Caroline Masiello is a biogeochemist who develops tools to better understand the cycling and fate of globally relevant elemental cycles. She is a professor at Rice University in the Department of Earth, Environmental and Planetary Sciences and holds joint appointments in the Chemistry and Biochemistry Departments. Masiello was elected as a Fellow of the Geological Society of America in 2017. She currently leads an interdisciplinary team of scientists who are developing microbial sensors for earth system science.

== Early life and education ==
Masiello moved several times as a child, attending high school in Indiana, Pennsylvania. Here she attended the Pennsylvania's Governor's School for Sciences. She majored in Physics and Math at Earlham College, and graduated with honors in 1991. She went onto earn a Master of Science in Environmental Sciences from the University of North Carolina at Chapel Hill in 1993 and a Master of Science in Physical Chemistry from the University of California, Irvine in 1996. While at UC-Irvine Masiello worked with Ellen R.M. Druffel, developing biogeochemical tools to examine carbon pools. Her thesis, Radiocarbon measurements of black carbon in sediments of a small river, examined the temporal shifts of the particulate and dissolved carbon exported from the Santa Clara River, CA. using Δ^{14}C, earning her a Ph.D. in Earth System Science from UC-Irvine in 1999.

== Career and research ==
After her graduate studies, Masiello worked as a Postdoctoral Scholar at the Center for Accelerator Mass Spectrometry, Lawrence Livermore National Laboratory (1999-2002) and with the Geography Department at the University of California, Santa Barbara (2002-2004). She was appointed to the faculty at Rice University in 2004 where she serves as a member of the Department of Earth, Environmental and Planetary Sciences.

Masiello's research focuses on developing tools that allow her to understand how elements are cycling around the planet, this includes tools that track how cells communicate to one another (e.g.) to others that allow us to follow organic carbon pools from the atmosphere to mountain slopes to the ocean (eg.). In particular, her group focuses on how carbon is stored, transformed, and transported in and through soils, rivers, and oceans; thus it has contributed to basic and applied research in the fields of organic geochemistry and biogeochemistry. In particular her work has advanced our knowledge of black carbon (and biochar) within both aquatic and terrestrial environments (e.g.). For her “outstanding contributions into understanding the role of organic carbon in soils across Earth’s surface, which impacts a wide range of geoscience and other fields, such as agriculture and climate change” she was recognized as a Fellow by the Geological Society of America in 2017.

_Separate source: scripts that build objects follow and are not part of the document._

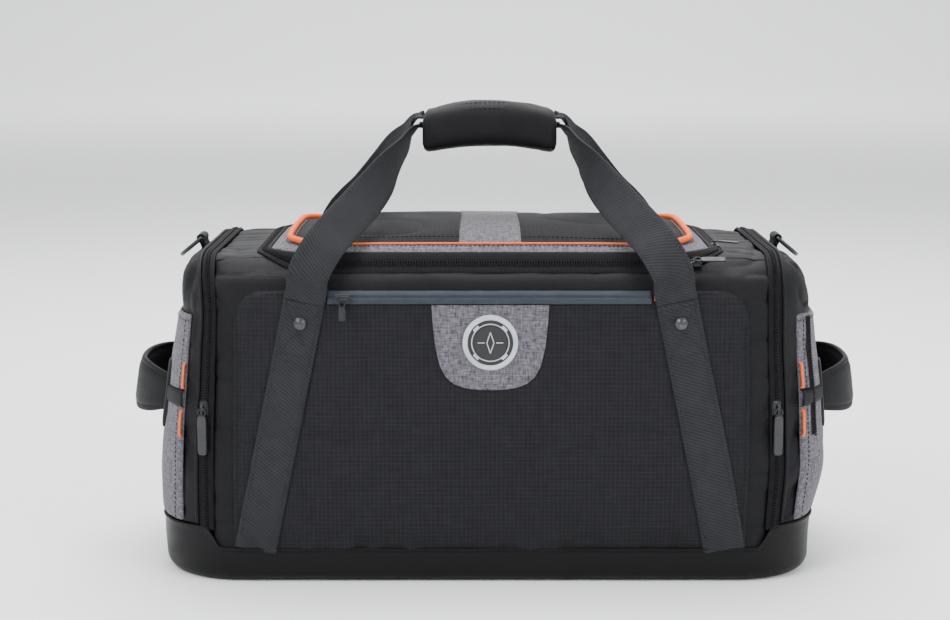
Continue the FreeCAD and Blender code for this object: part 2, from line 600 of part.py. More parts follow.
# ---------------------------------------------------------------- zip sliders
def slider(name, place, out, along, pull_length, pull_width, hang=Vector(0, 0, -1)):
    """A slider body on a tape face, and its pull hanging from a hinge on top.

    place is the point on the tape's face, out the face's outward direction, along
    the zip's direction and hang the way the pull lies.
    """
    out, along = out.normalize(), along.normalize()
    length, width, height = size("slider_length"), size("slider_width"), size("slider_height")
    across = along.cross(out)
    turn = FreeCAD.Rotation(across, along, out, "ZXY")
    foot = place + out * size("running_gap")
    corner = foot - across * (width / 2) - along * (length / 2)
    shell = doc.addObject("Part::Box", name + "Shell")
    shell.Placement = FreeCAD.Placement(corner, turn)
    bind(shell, Length="Sizes.slider_width", Width="Sizes.slider_length", Height="Sizes.slider_height")
    doc.recompute()
    soft = doc.addObject("Part::Fillet", name + "Body")
    soft.Base = shell
    edges = [n for n, edge in enumerate(shell.Shape.Edges, start=1)
             if abs((edge.Vertexes[1].Point - edge.Vertexes[0].Point).normalize().dot(out)) > 0.9]
    soft.Edges = [(n, 2.5, 2.5) for n in edges]
    node(soft, name)

    flat = doc.addObject("Part::Box", name + "PullPlate")
    down = (hang - out * hang.dot(out)).normalize()
    side = down.cross(out)
    turn = FreeCAD.Rotation(side, down, out, "ZXY")
    hinge = foot + out * (height + 2 * size("running_gap") + size("pull_thickness") / 2)
    corner = hinge - side * (pull_width / 2) - down - out * (size("pull_thickness") / 2)
    flat.Placement = FreeCAD.Placement(corner, turn)
    bind(flat, Length=str(pull_width), Width=str(pull_length), Height="Sizes.pull_thickness")
    node(flat, name.replace("slider", "pull"))
    return hinge


def surface_point(x, z):
    """A point on the front wall or its shoulder, with the outward direction there."""
    radius = size("shoulder_radius")
    centre = Vector(x, -size("body_depth") / 2 + radius, size("deck_height") - radius)
    if z <= centre.z:
        return Vector(x, -size("body_depth") / 2, z), Vector(0, -1, 0)
    rise = z - centre.z
    out = Vector(0, -math.sqrt(radius ** 2 - rise ** 2), rise).normalize()
    return centre + out * radius, out


def corner_point(x, z):
    """A point on the rounded vertical corner of the front, and its outward direction."""
    radius = size("corner_radius")
    sign = math.copysign(1, x)
    centre = Vector(sign * (size("body_length") / 2 - radius), -size("body_depth") / 2 + radius, z)
    across = abs(x) - abs(centre.x)
    out = Vector(sign * across, -math.sqrt(radius ** 2 - across ** 2), 0).normalize()
    return centre + out * radius, out


def sliders():
    hinges = {}
    sideways = Vector(1, 0, 0)
    face = -size("body_depth") / 2 - size("pocket_thickness") - 1.5
    place = Vector(-size("pocket_zip_length") / 2 + size("pocket_slider_inset"), face,
                   size("pocket_zip_low") + size("pocket_zip_height") / 2)
    width, long = size("pull_width"), size("lid_pull_length")
    hinges["pocket_slider"] = slider("pocket_slider", place, Vector(0, -1, 0), sideways,
                                     size("pocket_pull_length"), width)
    zip_y = size("lid_depth") / 2 + size("lid_slider_offset")
    radius = size("shoulder_radius")
    rise = math.sqrt(radius ** 2 - (zip_y - size("body_depth") / 2 + radius) ** 2)
    place, out = surface_point(size("lid_slider_place"), size("deck_height") - radius + rise)
    hinges["lid_slider_front"] = slider("lid_slider_front", place, out, sideways, long, width, sideways)
    place = Vector(size("lid_length") / 2 + size("side_slider_offset"), -size("side_slider_place"),
                   size("deck_height"))
    hinges["lid_slider_side"] = slider("lid_slider_side", place, Vector(0, 0, 1), Vector(0, 1, 0), long,
                                       width, Vector(0.78, -0.62, 0))
    for side, sign in SIDES.items():
        x = sign * (size("end_zip_inner") + size("end_zip_outer")) / 2
        place, out = corner_point(x, size("end_slider_height"))
        name = f"{side}_end_slider"
        hinges[name] = slider(name, place, out, Vector(0, 0, 1), size("end_pull_length"),
                              size("end_pull_width"))
    return hinges


outer_form = carcass()
insides()
front_pocket()
sewn_straps()
carrying_handles()
lid()
end_details(outer_form)
pull_hinges = sliders()
doc.recompute()

# ---------------------------------------------------------------- check and write
for item in doc.Objects:
    if "Invalid" in item.State or "Error" in item.State:
        raise RuntimeError(f"{item.Label} did not recompute: {item.State}")
os.makedirs("parts", exist_ok=True)
for item in NODES:
    if item.Shape.isNull() or not item.Shape.isValid() or item.Shape.Volume < 1:
        raise RuntimeError(f"{item.Label} has no sound solid")
    item.Shape.exportStep(f"parts/{item.Label}.step")
for name, point in pull_hinges.items():
    print("pull hinge", name, [round(value, 3) for value in point])
print(len(NODES), "nodes")
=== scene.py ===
import json
import math

import bmesh
import bpy
import numpy as np
from bpy.props import FloatProperty, FloatVectorProperty, PointerProperty
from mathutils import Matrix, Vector


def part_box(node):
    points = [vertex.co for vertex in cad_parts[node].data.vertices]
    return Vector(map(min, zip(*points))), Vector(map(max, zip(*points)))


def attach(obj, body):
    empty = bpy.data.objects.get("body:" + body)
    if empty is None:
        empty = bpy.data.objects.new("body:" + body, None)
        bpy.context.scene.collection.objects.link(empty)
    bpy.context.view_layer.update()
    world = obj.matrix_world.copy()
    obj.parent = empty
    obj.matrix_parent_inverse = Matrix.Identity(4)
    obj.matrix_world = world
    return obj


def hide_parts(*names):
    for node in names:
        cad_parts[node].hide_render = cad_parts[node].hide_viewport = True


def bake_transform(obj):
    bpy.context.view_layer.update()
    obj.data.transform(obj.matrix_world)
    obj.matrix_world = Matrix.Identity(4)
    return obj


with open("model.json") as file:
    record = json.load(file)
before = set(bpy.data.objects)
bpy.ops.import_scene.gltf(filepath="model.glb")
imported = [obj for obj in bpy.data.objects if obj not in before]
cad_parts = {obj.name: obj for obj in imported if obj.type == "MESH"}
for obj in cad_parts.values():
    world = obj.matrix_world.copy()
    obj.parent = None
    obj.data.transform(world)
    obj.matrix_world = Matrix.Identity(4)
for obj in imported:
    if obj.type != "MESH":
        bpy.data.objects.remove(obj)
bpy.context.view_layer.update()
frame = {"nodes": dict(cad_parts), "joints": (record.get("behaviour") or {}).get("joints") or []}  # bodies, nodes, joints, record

bl_info = {
    "name": "Flight Bag",
    "version": (1, 0, 0),
    "blender": (4, 5, 0),
    "location": "View3D > Sidebar > Flight Bag",
    "description": "Builds a soft flight bag round its packed frame, piece by piece",
    "category": "Object",
}

SIDES = {"left": -1, "right": 1}

# Shapes are worked out in millimetres and turned into metres as they go into a mesh.
MM = 0.001


def box_mm(node):
    """Lowest and highest corner of a CAD node at rest, in millimetres."""
    low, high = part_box(node)
    return np.array(low) / MM, np.array(high) / MM


def linear(colour):
    """An sRGB hex colour as linear red, green and blue."""
    values = np.array([int(colour[i:i + 2], 16) for i in (1, 3, 5)]) / 255
    return tuple(np.where(values <= 0.04045, values / 12.92, ((values + 0.055) / 1.055) ** 2.4))


# ---------------------------------------------------------------- the bag's own form

HALF_LENGTH, HALF_DEPTH = box_mm("base_boot")[1][:2]
DECK = box_mm("left_deck_panel")[1][2]
CORNER, SHOULDER, FOOT = 75.0, 45.0, 12.0
WALL_TOP = DECK - SHOULDER
OVER = SHOULDER * math.pi / 2
GIRTH = 2 * (WALL_TOP + OVER + HALF_DEPTH - SHOULDER)
BOOT_TOP = box_mm("front_panel")[0][2]
BOOT_END_TOP = box_mm("left_end_panel")[0][2]
ZIP_HALF = box_mm("main_zip_tape")[1][:2]
LID_LOW, LID_HIGH = box_mm("lid_border")
LID_HALF = LID_HIGH[:2]
LID_CROWN = box_mm("lid_top_panel")[1][2]
POCKET_HIGH = box_mm("front_pocket")[1]
SEAM_X = box_mm("front_panel")[1][0]
FLAP_X = box_mm("right_end_panel")[0][0]
END_ZIP_X = 260.0
END_POCKET_X, END_POCKET_TOP, END_POCKET_WAY = 283, 246, 300
HANDLE_HALF, HANDLE_HEIGHT = 84.0, 167.0


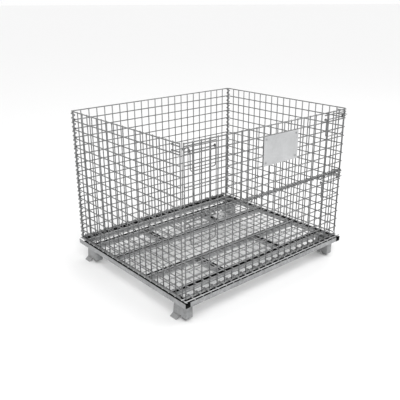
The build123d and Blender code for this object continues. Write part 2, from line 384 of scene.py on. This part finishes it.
def handling_scuff_group():
    """Fine scratches and rubbed spots left by handling."""
    group, entry, leave = new_group(
        "handling_scuff",
        [
            ("Color", "NodeSocketColor", (0.5, 0.5, 0.5, 1)),
            ("Bare", "NodeSocketColor", (0.72, 0.72, 0.73, 1)),
            ("Amount", "NodeSocketFloat", 0.4),
            ("Length Scale", "NodeSocketVector", (14.0, 14.0, 220.0)),
        ],
        [("Color", "NodeSocketColor"), ("Height", "NodeSocketFloat")],
    )
    place = group.nodes.new("ShaderNodeTexCoord")
    stretch = group.nodes.new("ShaderNodeVectorMath")
    stretch.operation = "MULTIPLY"
    wire_up(group, place.outputs["Object"], stretch.inputs[0])
    wire_up(group, entry.outputs["Length Scale"], stretch.inputs[1])
    lines = remap(group, noise(group, stretch.outputs[0], SCRATCH_SCALE, 2.0, 0.5), 0.62, 0.7)
    rubbed = noise(group, scaled_place(group, (1, 1, 1)), RUBBED_SPOT_SCALE, 3.0, 0.5)
    spots = remap(group, rubbed, 0.5, 0.7)
    mask = math_node(group, "MULTIPLY", lines, spots)
    mask = math_node(group, "MULTIPLY", mask, entry.outputs["Amount"])
    scratched = mix_colour(group, mask, entry.outputs["Color"], entry.outputs["Bare"])
    wire_up(group, scratched, leave.inputs["Color"])
    wire_up(group, mask, leave.inputs["Height"])
    return group


def floor_shade_group():
    """Painted shade on the lowest edges, with a ragged upper limit; lips that stand further out get none."""
    group, entry, leave = new_group(
        "floor_painted_shade",
        [
            ("Color", "NodeSocketColor", (0.5, 0.5, 0.5, 1)),
            ("Painted Shade", "NodeSocketColor", (0.035, 0.033, 0.03, 1)),
            ("Top", "NodeSocketFloat", 0.02),
            ("Fade", "NodeSocketFloat", 0.004),
            ("Wiped Beyond", "NodeSocketFloat", 1.0),
        ],
        [("Color", "NodeSocketColor")],
    )
    place = group.nodes.new("ShaderNodeTexCoord")
    split = group.nodes.new("ShaderNodeSeparateXYZ")
    wire_up(group, place.outputs["Object"], split.inputs[0])
    ragged = noise(group, scaled_place(group, (1, 1, 1)), SHADE_EDGE_SCALE, 3.0, 0.6)
    climb = math_node(group, "MULTIPLY", ragged, entry.outputs["Fade"])
    edge = math_node(group, "ADD", entry.outputs["Top"], climb)
    below = math_node(group, "SUBTRACT", edge, split.outputs["Z"])
    mask = math_node(group, "DIVIDE", below, entry.outputs["Fade"])
    mask = remap(group, mask, 0.0, 1.0)
    outward = math_node(group, "ABSOLUTE", split.outputs["X"], 0.0)
    within = math_node(group, "LESS_THAN", outward, entry.outputs["Wiped Beyond"])
    mask = math_node(group, "MULTIPLY", mask, within)
    shaded = mix_colour(group, mask, entry.outputs["Color"], entry.outputs["Painted Shade"])
    wire_up(group, shaded, leave.inputs["Color"])
    return group


ZINC_CLOUD = zinc_cloud_group()
SPANGLE = spangle_group()
DUST = settled_dust_group()
SCUFF = handling_scuff_group()
# Painted shade near the floor, used for the feet.
FLOOR_SHADE = floor_shade_group()
FOOT_FACE = 572.2 * MM
RELIEF_DEPTH = 0.3 * MM


def placed(tree, group, **values):
    """Puts a node group in a material; plain values set its sockets and sockets are linked."""
    node = tree.nodes.new("ShaderNodeGroup")
    node.node_tree = group
    for label, value in values.items():
        socket = node.inputs[label.replace("_", " ")]
        if isinstance(value, (int, float, tuple)):
            socket.default_value = value
        else:
            tree.links.new(value, socket)
    return node.outputs


def grey(value, warm=0.0):
    """Plain grey, slightly warm or cool."""
    return (value * (1 + warm), value, value * (1 - warm), 1.0)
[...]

Masiello currently leads a team of scientists, including biochemist Jonathan Silberg and microbiologist Matthew Bennett, working to develop microbial biosensors that will help us improve our ability to manage our landscape to preserve and promote ecosystem services such as carbon sequestration and nitrate removal by alerting us to key biogeochemical processes.

Masiello's work has garnered support from a number of funding sources, including the National Science Foundation, U.S. Department of Energy, W.M. Keck Foundation, and more (e.g.).

=== Awards ===

- 2022 UCI Physical Sciences Alumni Hall of Fame
- 2017 Fellow Geological Society of America
- 2002-2003 American Fellow, American Association of University Women

=== Outreach ===
Masiello merges her research with teaching and outreach. Her lab hosts K-12 teachers from local Houston schools, working collaboratively with them, to develop earth science curricular materials.